→ Objective: Below are the records. List every line holding the word "Identity".

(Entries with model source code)
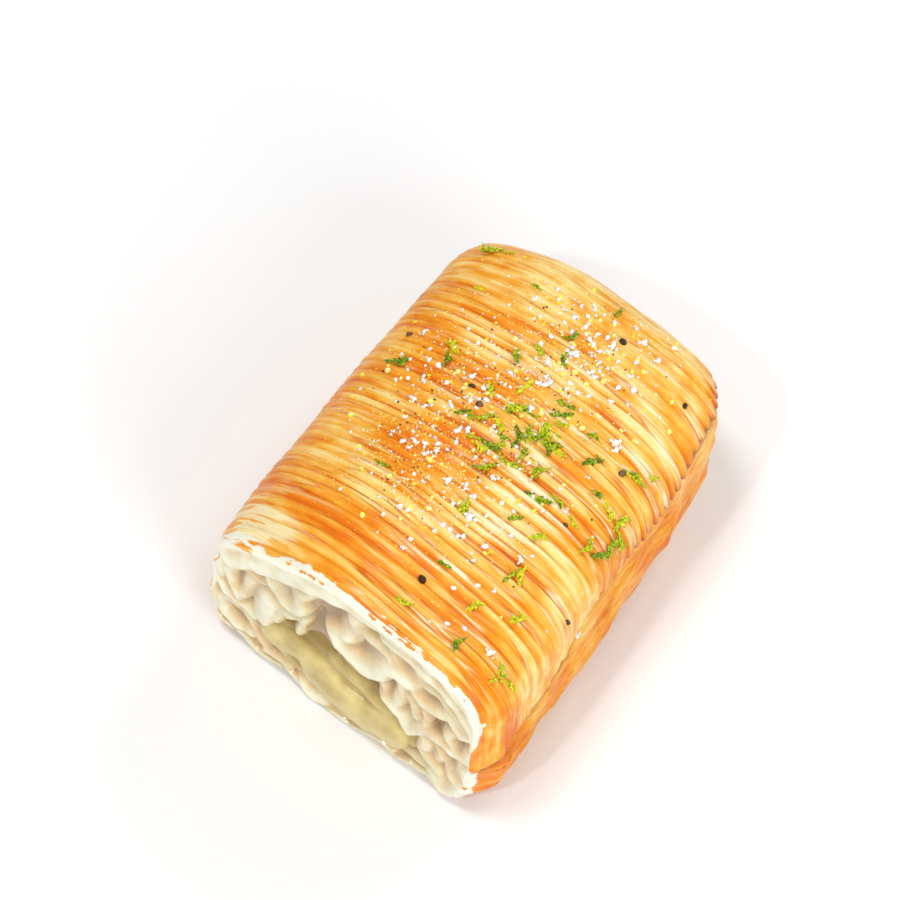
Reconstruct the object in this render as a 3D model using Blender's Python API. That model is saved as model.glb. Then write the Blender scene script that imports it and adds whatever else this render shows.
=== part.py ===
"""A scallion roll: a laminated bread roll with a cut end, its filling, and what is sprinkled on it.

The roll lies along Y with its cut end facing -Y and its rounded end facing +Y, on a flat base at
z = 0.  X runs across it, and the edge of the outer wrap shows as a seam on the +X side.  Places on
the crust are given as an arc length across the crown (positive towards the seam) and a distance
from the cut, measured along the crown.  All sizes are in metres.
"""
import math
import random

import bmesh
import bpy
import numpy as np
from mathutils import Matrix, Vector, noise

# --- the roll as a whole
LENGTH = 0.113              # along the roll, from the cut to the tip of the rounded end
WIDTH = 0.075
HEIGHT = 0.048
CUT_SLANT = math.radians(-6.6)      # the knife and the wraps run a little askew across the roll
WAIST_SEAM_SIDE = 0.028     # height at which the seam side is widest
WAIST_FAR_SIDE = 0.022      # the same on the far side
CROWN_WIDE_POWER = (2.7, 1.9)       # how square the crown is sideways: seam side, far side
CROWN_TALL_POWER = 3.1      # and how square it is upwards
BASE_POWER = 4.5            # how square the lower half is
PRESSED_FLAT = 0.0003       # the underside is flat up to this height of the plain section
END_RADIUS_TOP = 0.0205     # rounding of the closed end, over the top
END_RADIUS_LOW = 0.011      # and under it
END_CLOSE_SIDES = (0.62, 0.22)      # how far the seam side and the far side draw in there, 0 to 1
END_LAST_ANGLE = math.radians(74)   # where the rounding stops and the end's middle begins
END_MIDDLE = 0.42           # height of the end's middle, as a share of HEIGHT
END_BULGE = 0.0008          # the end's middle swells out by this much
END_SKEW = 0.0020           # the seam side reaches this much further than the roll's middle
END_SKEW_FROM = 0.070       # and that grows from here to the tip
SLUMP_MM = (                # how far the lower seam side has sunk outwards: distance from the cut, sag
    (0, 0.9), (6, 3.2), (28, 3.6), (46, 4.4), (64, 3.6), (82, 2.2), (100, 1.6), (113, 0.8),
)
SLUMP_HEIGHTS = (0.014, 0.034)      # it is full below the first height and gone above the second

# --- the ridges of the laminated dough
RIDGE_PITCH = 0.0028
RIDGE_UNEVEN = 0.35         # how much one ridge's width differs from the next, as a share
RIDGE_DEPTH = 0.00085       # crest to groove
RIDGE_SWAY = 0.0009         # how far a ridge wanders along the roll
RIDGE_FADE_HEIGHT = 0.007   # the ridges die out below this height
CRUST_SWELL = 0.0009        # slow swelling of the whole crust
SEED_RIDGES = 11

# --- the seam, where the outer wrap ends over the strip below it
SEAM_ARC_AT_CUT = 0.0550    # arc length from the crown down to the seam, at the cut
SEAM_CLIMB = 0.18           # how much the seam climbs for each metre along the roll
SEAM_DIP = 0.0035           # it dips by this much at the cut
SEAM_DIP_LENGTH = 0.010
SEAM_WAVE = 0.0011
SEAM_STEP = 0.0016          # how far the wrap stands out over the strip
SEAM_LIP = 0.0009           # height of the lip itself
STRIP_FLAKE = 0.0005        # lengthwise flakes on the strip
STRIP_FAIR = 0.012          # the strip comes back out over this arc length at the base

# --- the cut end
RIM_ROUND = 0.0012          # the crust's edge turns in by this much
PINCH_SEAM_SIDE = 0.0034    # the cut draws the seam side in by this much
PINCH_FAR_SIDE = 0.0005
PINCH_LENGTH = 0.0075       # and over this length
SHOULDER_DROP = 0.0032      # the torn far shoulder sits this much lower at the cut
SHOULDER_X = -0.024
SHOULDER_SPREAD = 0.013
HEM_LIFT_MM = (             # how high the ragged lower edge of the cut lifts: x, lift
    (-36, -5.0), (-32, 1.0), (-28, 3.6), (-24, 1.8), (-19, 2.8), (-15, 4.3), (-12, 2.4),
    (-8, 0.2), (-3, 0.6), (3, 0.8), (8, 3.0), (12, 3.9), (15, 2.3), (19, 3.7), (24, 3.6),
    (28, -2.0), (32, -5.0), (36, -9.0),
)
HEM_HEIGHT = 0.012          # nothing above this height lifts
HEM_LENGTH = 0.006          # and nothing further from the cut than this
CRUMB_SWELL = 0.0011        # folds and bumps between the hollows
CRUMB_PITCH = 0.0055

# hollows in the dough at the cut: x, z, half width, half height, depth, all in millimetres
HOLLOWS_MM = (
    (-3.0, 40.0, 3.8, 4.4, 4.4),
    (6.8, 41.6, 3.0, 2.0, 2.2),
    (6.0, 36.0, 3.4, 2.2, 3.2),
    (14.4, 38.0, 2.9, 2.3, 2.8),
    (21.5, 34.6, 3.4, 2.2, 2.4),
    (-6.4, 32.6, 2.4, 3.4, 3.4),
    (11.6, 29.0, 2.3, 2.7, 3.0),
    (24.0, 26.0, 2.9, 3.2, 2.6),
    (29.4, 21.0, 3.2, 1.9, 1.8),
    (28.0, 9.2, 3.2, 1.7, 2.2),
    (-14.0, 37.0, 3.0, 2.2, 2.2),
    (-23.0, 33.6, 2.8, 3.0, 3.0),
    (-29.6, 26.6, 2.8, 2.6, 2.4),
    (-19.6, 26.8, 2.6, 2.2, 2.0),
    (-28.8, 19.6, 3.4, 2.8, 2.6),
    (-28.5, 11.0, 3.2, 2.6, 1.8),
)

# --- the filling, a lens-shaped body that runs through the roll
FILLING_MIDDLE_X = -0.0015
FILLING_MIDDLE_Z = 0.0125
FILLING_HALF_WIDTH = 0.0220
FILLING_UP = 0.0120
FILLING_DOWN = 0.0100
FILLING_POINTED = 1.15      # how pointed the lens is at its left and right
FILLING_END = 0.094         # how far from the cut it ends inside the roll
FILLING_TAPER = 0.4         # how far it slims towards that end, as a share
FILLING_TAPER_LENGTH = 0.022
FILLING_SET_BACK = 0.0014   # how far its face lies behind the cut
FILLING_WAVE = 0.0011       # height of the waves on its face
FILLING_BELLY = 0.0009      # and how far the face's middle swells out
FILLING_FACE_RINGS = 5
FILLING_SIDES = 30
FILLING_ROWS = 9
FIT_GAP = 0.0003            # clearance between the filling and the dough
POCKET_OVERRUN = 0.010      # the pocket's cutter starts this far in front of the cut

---

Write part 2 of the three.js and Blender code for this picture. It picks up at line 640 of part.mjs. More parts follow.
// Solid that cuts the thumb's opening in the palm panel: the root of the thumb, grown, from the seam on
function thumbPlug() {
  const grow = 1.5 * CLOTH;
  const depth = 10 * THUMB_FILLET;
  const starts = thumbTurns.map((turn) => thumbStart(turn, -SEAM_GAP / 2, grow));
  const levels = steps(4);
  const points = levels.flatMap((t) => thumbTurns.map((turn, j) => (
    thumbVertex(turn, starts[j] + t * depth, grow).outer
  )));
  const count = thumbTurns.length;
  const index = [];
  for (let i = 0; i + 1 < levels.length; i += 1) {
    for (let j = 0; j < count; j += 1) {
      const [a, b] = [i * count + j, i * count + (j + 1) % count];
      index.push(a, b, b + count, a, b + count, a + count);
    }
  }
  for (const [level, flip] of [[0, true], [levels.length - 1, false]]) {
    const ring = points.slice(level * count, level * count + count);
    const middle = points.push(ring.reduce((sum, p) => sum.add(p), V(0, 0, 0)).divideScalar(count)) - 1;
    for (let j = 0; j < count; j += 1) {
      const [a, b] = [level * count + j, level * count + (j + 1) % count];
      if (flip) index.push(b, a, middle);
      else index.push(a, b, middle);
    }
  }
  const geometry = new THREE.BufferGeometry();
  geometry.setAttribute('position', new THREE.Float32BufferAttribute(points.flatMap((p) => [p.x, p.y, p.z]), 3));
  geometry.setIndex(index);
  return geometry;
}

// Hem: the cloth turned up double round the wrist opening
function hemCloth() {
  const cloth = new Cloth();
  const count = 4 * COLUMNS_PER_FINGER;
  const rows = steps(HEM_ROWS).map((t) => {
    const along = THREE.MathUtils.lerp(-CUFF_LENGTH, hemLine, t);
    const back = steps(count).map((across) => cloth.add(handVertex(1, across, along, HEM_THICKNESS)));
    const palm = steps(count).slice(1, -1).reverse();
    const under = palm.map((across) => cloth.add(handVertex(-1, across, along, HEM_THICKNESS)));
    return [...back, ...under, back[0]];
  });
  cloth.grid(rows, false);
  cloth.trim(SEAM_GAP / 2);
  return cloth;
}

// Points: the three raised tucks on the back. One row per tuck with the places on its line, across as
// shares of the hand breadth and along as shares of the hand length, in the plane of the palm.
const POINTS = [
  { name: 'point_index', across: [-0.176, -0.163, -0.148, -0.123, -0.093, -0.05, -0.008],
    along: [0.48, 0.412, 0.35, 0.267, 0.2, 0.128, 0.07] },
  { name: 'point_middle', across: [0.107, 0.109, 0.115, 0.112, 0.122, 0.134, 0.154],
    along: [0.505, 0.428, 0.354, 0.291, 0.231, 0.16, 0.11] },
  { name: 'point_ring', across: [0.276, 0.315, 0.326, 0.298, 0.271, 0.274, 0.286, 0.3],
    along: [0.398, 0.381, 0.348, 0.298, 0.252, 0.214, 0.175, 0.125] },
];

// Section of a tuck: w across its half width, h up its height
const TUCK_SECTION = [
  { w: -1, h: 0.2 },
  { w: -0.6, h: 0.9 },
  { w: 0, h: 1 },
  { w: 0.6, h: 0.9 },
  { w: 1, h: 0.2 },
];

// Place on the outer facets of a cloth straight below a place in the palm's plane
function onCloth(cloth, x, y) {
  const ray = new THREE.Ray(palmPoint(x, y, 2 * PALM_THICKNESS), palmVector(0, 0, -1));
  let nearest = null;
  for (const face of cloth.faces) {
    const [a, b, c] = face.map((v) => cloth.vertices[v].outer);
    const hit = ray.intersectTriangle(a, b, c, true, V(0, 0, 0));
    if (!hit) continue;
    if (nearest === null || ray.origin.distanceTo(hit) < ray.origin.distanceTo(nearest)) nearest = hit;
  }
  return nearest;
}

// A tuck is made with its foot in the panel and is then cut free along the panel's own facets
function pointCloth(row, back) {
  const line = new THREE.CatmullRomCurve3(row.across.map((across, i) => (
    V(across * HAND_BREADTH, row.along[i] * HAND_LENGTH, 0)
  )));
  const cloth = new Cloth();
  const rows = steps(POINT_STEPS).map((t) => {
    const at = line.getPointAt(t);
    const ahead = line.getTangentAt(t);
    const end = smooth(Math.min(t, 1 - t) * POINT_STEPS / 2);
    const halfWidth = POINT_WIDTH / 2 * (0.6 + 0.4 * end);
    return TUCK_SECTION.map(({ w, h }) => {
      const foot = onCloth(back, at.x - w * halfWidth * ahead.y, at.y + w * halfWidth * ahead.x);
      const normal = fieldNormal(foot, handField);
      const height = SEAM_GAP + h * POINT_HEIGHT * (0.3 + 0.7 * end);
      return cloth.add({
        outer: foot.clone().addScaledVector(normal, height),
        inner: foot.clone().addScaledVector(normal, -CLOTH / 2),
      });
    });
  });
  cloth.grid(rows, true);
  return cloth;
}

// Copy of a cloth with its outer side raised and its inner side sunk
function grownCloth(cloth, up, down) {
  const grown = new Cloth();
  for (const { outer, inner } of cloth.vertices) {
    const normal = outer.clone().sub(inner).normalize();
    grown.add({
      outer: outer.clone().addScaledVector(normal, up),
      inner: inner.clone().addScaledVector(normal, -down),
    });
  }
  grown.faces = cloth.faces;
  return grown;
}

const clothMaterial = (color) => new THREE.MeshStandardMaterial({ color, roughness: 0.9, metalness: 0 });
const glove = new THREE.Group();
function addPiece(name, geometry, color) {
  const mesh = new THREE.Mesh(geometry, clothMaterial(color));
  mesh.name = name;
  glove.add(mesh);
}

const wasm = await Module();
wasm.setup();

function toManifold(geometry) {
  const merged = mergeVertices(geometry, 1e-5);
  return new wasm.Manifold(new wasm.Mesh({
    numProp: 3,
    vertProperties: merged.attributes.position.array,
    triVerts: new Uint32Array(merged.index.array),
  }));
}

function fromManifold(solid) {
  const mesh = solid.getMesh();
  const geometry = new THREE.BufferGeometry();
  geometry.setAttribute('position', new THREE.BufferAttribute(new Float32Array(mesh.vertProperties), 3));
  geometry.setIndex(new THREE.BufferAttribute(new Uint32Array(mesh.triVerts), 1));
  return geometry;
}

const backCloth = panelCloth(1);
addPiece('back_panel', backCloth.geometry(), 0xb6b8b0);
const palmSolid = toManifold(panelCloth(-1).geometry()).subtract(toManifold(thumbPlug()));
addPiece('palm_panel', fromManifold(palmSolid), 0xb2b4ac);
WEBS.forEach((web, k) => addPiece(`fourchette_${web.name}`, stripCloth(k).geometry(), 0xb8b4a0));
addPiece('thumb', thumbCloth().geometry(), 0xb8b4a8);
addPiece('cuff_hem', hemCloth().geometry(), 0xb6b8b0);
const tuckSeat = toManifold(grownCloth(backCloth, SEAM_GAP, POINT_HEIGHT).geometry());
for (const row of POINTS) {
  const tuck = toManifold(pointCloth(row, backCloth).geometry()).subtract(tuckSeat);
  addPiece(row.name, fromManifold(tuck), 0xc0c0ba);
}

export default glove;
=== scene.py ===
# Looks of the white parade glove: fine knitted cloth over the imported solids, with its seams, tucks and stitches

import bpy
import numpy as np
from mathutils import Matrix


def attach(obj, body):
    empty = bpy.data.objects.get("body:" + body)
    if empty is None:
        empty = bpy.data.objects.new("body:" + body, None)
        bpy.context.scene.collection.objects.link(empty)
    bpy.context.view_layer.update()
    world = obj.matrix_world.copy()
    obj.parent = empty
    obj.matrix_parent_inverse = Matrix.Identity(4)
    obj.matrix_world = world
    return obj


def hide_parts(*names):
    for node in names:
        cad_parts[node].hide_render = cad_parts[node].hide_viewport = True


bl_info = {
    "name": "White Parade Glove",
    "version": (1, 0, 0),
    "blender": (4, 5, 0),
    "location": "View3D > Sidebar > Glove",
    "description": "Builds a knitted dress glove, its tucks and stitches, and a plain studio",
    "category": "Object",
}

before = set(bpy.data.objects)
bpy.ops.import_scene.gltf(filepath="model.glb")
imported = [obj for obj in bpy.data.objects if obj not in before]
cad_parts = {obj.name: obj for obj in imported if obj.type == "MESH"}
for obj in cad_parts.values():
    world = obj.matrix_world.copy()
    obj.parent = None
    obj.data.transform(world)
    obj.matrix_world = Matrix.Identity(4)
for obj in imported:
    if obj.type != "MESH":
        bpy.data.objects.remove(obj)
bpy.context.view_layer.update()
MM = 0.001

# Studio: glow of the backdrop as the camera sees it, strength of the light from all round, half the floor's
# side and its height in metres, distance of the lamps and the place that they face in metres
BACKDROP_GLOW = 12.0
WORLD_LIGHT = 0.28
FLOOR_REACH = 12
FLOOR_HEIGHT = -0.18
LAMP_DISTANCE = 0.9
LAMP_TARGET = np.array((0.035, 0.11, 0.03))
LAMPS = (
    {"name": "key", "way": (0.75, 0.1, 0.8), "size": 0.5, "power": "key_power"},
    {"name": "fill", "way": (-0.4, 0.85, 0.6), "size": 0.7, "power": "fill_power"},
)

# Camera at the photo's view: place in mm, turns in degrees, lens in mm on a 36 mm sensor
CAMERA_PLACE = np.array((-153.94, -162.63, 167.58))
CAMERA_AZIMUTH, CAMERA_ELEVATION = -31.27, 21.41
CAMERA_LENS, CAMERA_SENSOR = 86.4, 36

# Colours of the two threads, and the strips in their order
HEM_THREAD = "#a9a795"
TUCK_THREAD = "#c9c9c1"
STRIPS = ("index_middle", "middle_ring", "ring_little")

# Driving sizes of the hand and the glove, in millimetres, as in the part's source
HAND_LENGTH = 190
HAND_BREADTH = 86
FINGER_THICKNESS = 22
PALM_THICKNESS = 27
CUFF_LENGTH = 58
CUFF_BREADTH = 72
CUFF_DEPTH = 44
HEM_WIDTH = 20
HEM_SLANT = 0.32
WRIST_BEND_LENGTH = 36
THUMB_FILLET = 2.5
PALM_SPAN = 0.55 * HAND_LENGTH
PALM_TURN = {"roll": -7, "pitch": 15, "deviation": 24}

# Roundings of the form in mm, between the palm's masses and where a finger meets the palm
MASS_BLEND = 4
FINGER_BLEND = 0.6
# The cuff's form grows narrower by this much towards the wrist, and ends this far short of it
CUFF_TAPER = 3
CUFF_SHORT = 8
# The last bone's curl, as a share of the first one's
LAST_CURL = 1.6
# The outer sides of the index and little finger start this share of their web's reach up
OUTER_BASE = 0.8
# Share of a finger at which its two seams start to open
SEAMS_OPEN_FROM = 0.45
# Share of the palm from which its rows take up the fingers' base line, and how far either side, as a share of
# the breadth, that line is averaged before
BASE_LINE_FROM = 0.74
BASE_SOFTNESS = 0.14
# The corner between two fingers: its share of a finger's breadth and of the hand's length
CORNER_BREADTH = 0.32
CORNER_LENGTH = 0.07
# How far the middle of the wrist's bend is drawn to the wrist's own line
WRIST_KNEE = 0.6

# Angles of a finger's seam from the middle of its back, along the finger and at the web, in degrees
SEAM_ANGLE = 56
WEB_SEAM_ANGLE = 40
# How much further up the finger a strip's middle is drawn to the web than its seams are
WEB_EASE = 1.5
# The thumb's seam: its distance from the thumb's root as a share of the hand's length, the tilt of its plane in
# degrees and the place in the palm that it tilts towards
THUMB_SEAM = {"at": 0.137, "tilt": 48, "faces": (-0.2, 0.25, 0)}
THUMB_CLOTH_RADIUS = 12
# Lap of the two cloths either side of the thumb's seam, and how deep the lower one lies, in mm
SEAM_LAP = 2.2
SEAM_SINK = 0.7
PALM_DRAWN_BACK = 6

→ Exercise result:
    obj.matrix_parent_inverse = Matrix.Identity(4)
    obj.matrix_world = Matrix.Identity(4)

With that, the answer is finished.